Chart prepared by James Stanley
Since GBP/JPY topped-out in mid-April, sellers have been rather active as the pair has driven-lower by more than 900 pips. There has been quite a bit of headline drama to accompany this situation, as the weakness created from the most recent round of U.K. elections was at least partially offset by a rather hawkish BoE outlay last week. But as we warned, that ‘hawkish’ theme at the BoE was likely transitory in nature; and just yesterday we saw comments from Mark Carney that had essentially ruled out the prospect of a near-term rate hike.

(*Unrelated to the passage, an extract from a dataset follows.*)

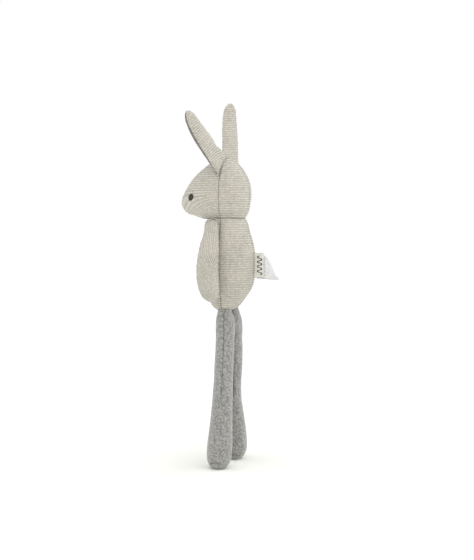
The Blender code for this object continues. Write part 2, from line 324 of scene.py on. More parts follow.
def jersey_material(name, light, dark):
    """Brushed melange jersey: fine loops under a mottle of pale and dark fibres."""
    shader = Shader(name, 0.9, sheen=0.45)
    ridge, wale, chance = knit_loops(shader)
    mottle = shader.fit(shader.noise(430, 4), 0.36, 0.66)
    fleck = shader.fit(shader.noise(1300, 3), 0.38, 0.62)
    hair = shader.noise(3200, 2, stretch=(1, 1, 0.35))
    share = shader.add(shader.times(mottle, 0.60), shader.times(fleck, 0.34))
    share = shader.add(share, shader.times(shader.add(ridge, chance), 0.12))
    share = shader.math("SUBTRACT", share, 0.06)
    fibre = shader.mix(share, rgba(dark), rgba(light))
    height = shader.add(shader.times(ridge, 0.35), shader.times(wale, 0.25))
    height = shader.add(height, shader.times(hair, 0.9))
    roughness = shader.fit(hair, 1.6, -0.4)
    # the jersey darkened with painted shade in its seams and the feet's creases
    return shader.finish(seam_shade(shader, fibre, 0.70), roughness, height, 0.0004, 0.75)


def thread_material(name, colour):
    """Twisted cotton thread, with painted shade in the hollows of its twist."""
    shader = Shader(name, 0.6, sheen=0.1)
    twist = shader.noise(3000, 2, stretch=(1, 1, 0.3))
    # painted shade: the thread darker in the hollows of its twist
    twist_shade = [0.6 * channel for channel in colour]
    shade = shader.mix(shader.fit(twist, 0.3, 0.7), rgba(twist_shade), rgba(colour))
    return shader.finish(shade, shader.fit(twist, 1.5, -0.6), twist, 0.0002)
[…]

This drove GBP/JPY back below the descending trend-line.
This morning produced a peculiar scenario in which the Chief Economist of the Bank of England, Andy Haldane, said that he may be voting for a rate hike in the second half of the year. This speaks to the hawkish tonality from the BoE last week, and this also appears to run contrary to what Mr. Carney had said just yesterday. The net impact of this morning’s comments from Mr. Haldane was a brief run of strength in Sterling; and in GBP/JPY, this brought prices up to resistance at our familiar level of 141.59.

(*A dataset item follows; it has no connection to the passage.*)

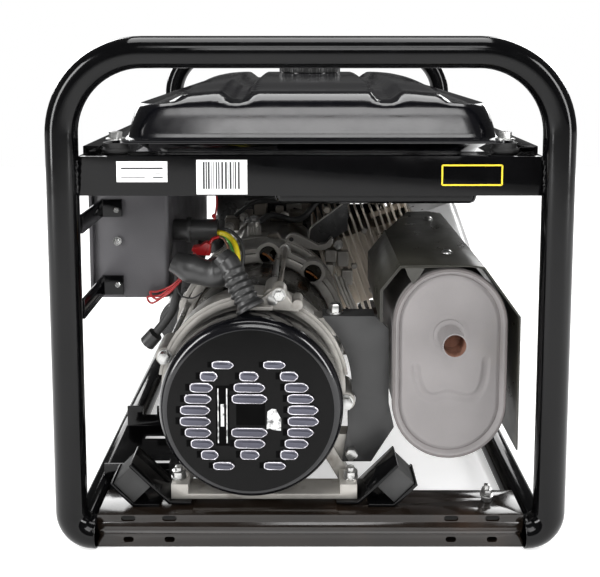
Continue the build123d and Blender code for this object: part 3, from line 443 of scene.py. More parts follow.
# ---------------------------------------------------------------- fuel tank
def rounded_loop(cx, cy, hw, hl, r, side_x=40, side_y=60, arc=12):
    """Points round a rounded rectangle, always the same count, starting at the right side's near end."""
    r = max(min(r, hw - 1, hl - 1), 1.0)
    pts = []
    corners = ((hw - r, hl - r, 0), (-hw + r, hl - r, 90), (-hw + r, -hl + r, 180), (hw - r, -hl + r, 270))
    for q, (px, py, start) in enumerate(corners):
        for k in range(arc):
            a = math.radians(start + 90 * k / (arc - 1))
            pts.append((cx + px + r * math.cos(a), cy + py + r * math.sin(a)))
        nxt = corners[(q + 1) % 4]
        a = math.radians(nxt[2])
        end = (cx + nxt[0] + r * math.cos(a), cy + nxt[1] + r * math.sin(a))
        begin = pts[-1]
        count = side_x if q % 2 == 0 else side_y
        for k in range(1, count):
            t = k / count
            pts.append((begin[0] + (end[0] - begin[0]) * t, begin[1] + (end[1] - begin[1]) * t))
    return pts


def ease(a, b, x):
    t = min(max((x - a) / (b - a), 0.0), 1.0)
    return t * t * (3 - 2 * t)


tank_x = (tank_lo[0] + tank_hi[0]) / 2
seam_z = tank_lo[2]
TANK_NEAR, TANK_FAR = -300.0, 270.0
tank_cy = (TANK_NEAR + TANK_FAR) / 2
tank_hl = (TANK_FAR - TANK_NEAR) / 2
crest_z = seam_z + 50.0
cap_lo, cap_hi = corner("fuel_cap")
cap_x, cap_y = (cap_lo[0] + cap_hi[0]) / 2, (cap_lo[1] + cap_hi[1]) / 2


def pressing(x, y):
    """Height of the pressed panels: raised centre, two valleys, side panels and lower outer facets."""
    side = abs(x - tank_x)
    h = -9.0 * (ease(63, 71, side) - ease(84, 97, side))
    h -= 2.0 * ease(97, 134, side)
    h -= 7.0 * ease(134, 147, side)
    h -= 5.0 * ease(147, 180, side)
    return h


def crown(x, y):
    """Gentle rise of the top towards the filler cap."""
    along = (y - cap_y) / (TANK_FAR - cap_y if y > cap_y else cap_y - TANK_NEAR)
    return 10.0 * (1 - along * along)


tank_rings = []
for cx, cy, hw, hl, r, z in ((tank_x, 0, 210, 313, 24, seam_z), (tank_x, 0, 210, 313, 24, seam_z + 1.6),
                             (tank_x, tank_cy, 197.5, tank_hl + 1.5, 28, seam_z + 1.6),
                             (tank_x, tank_cy, 196, tank_hl, 27, seam_z + 3.5)):
    tank_rings.append([(x, y, z) for x, y in rounded_loop(cx, cy, hw, hl, r)])
for inset, z in ((1.5, 10), (3.5, 18), (6, 26), (8.5, 33), (11, 38), (14, 42), (18, 45.5), (23, 48),
                 (29, 49.5)):
    ring = []
    for x, y in rounded_loop(tank_x, tank_cy, 196 - inset, tank_hl - inset, 27 + inset * 0.4):
        share = ease(9, 20, inset)
        ring.append((x, y, seam_z + z + share * (pressing(x, y) + 0.15 * crown(x, y))))
    tank_rings.append(ring)
inner_loop = rounded_loop(tank_x, tank_cy, 196 - 29, tank_hl - 29, 38)
for k in range(1, 56):
    s = 1 - k / 56
    ring = []
    for x, y in inner_loop:
        px, py = tank_x + (x - tank_x) * s, tank_cy + (y - tank_cy) * s
        to_cap = math.hypot(px - cap_x, py - cap_y)
        share = 0.15 + 0.85 * ease(1.0, 0.7, s) if s > 0.7 else 1.0
        level = crest_z - 0.5 + pressing(px, py) + crown(px, py) * share
        pad = ease(64, 52, to_cap) if to_cap < 64 else 0.0
        ring.append((px, py, level * (1 - pad) + (seam_z + 60.5) * pad))
    tank_rings.append(ring)
n = len(tank_rings[0])
verts = [v for ring in tank_rings for v in ring] + [(tank_x, tank_cy, seam_z + 60)]
faces = []
for i in range(len(tank_rings) - 1):
    for k in range(n):
        faces.append((i * n + k, i * n + (k + 1) % n, (i + 1) * n + (k + 1) % n, (i + 1) * n + k))
last = (len(tank_rings) - 1) * n
faces += [(last + k, last + (k + 1) % n, last + n) for k in range(n)]
faces.append(tuple(range(n - 1, -1, -1)))
tank_skin = add_mesh("tank_skin", verts, faces, tank_paint, crease=50)
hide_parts("tank_upper")
neck = [(seam_z + 57, 41), (seam_z + 61, 41), (seam_z + 61.8, 39), (seam_z + 61.8, 33), (seam_z + 57, 33)]
add_mesh("filler_neck", *lathe_shell((cap_x, cap_y, 0), (0, 0, 1), neck, 64, cap=False), tank_paint)

# ---------------------------------------------------------------- muffler
MUF_W, MUF_H = muf_hi[0] - muf_lo[0], muf_hi[2] - muf_lo[2]
MUF_FRONT, MUF_REAR = muf_lo[1], muf_hi[1]
groove = smooth_path([(-36, 0, -4), (-34, 0, -18), (-28, 0, -31), (-17, 0, -36), (-2, 0, -32.5),
                      (14, 0, -36),
                      (27, 0, -35), (35, 0, -24), (38, 0, -8), (38.5, 0, 4)], 5)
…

Chart prepared by James Stanley
This can open the door to bearish continuation in GBP/JPY, given one caveat: Traders would need to be comfortable carrying long-Yen exposure or else, they may be able to better-direct those bearish Sterling strategies elsewhere, such as GBP/USD or EUR/GBP. Given that we’ve seen a rather consistent string of Yen-losses after last week’s BoJ meeting, we could be looking at a scenario in which both GBP and JPY lose value; making the prospect of a short position in GBP/JPY rather challenging.
However, for those that are looking to take on long-Yen exposure, short positions could be sought with stops set above today’s swing-high of 141.77 and targets directed to 139.50 and then the prior swing-low of 138.65. For those that would like a bit more room to work, the prior batch of swing-resistance around 142.50 could also be used for stop placement, as well.